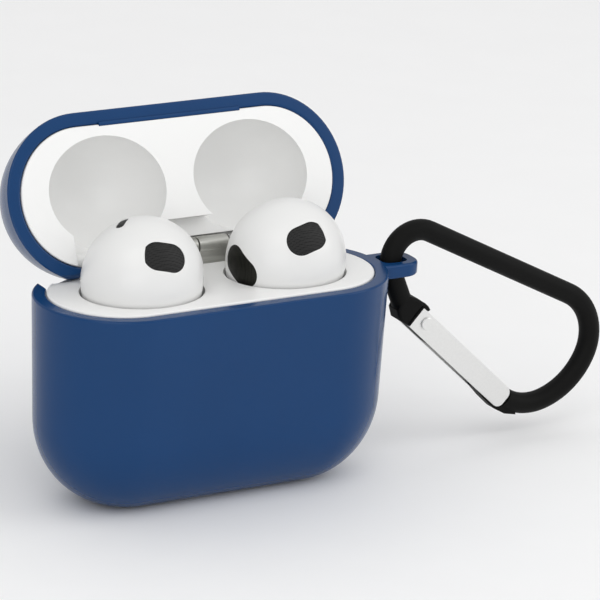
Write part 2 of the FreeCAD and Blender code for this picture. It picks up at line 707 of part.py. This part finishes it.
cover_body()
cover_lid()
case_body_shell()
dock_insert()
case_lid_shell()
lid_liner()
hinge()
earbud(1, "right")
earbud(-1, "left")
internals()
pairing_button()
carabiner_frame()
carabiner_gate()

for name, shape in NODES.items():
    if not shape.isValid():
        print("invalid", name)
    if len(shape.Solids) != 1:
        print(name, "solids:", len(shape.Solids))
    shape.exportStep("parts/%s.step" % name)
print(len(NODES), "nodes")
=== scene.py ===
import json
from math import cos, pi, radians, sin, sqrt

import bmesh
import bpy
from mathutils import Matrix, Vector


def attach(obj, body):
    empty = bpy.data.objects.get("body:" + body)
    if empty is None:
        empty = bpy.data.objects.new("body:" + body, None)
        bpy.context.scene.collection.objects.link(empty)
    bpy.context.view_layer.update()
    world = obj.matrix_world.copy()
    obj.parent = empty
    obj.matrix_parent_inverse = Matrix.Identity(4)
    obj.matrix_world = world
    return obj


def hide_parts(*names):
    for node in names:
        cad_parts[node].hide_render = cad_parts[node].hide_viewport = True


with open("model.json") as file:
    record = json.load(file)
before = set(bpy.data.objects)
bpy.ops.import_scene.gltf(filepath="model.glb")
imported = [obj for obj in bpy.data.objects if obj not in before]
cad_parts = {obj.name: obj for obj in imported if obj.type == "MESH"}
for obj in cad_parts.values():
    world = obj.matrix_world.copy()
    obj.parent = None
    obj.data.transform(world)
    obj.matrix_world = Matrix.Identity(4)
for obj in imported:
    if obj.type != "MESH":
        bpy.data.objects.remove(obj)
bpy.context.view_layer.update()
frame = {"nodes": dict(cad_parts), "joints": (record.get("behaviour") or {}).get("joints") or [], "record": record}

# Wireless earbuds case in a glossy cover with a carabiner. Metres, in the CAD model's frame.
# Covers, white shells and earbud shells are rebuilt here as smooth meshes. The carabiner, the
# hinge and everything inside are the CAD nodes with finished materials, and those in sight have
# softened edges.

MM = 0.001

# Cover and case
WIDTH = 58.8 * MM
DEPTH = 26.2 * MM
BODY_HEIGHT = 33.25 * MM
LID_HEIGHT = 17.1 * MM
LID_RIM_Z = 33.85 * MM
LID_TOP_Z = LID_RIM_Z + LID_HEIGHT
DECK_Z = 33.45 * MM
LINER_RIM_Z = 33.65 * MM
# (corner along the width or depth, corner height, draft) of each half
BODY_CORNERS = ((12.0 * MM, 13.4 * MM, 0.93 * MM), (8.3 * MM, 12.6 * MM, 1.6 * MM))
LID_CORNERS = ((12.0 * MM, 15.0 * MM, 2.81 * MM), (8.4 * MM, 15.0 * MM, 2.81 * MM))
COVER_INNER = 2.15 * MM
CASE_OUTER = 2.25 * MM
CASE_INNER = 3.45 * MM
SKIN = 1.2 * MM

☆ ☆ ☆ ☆

What to produce:
Determine how many lines in the listing above hold the word "None", answering with the number only.

Task output:
3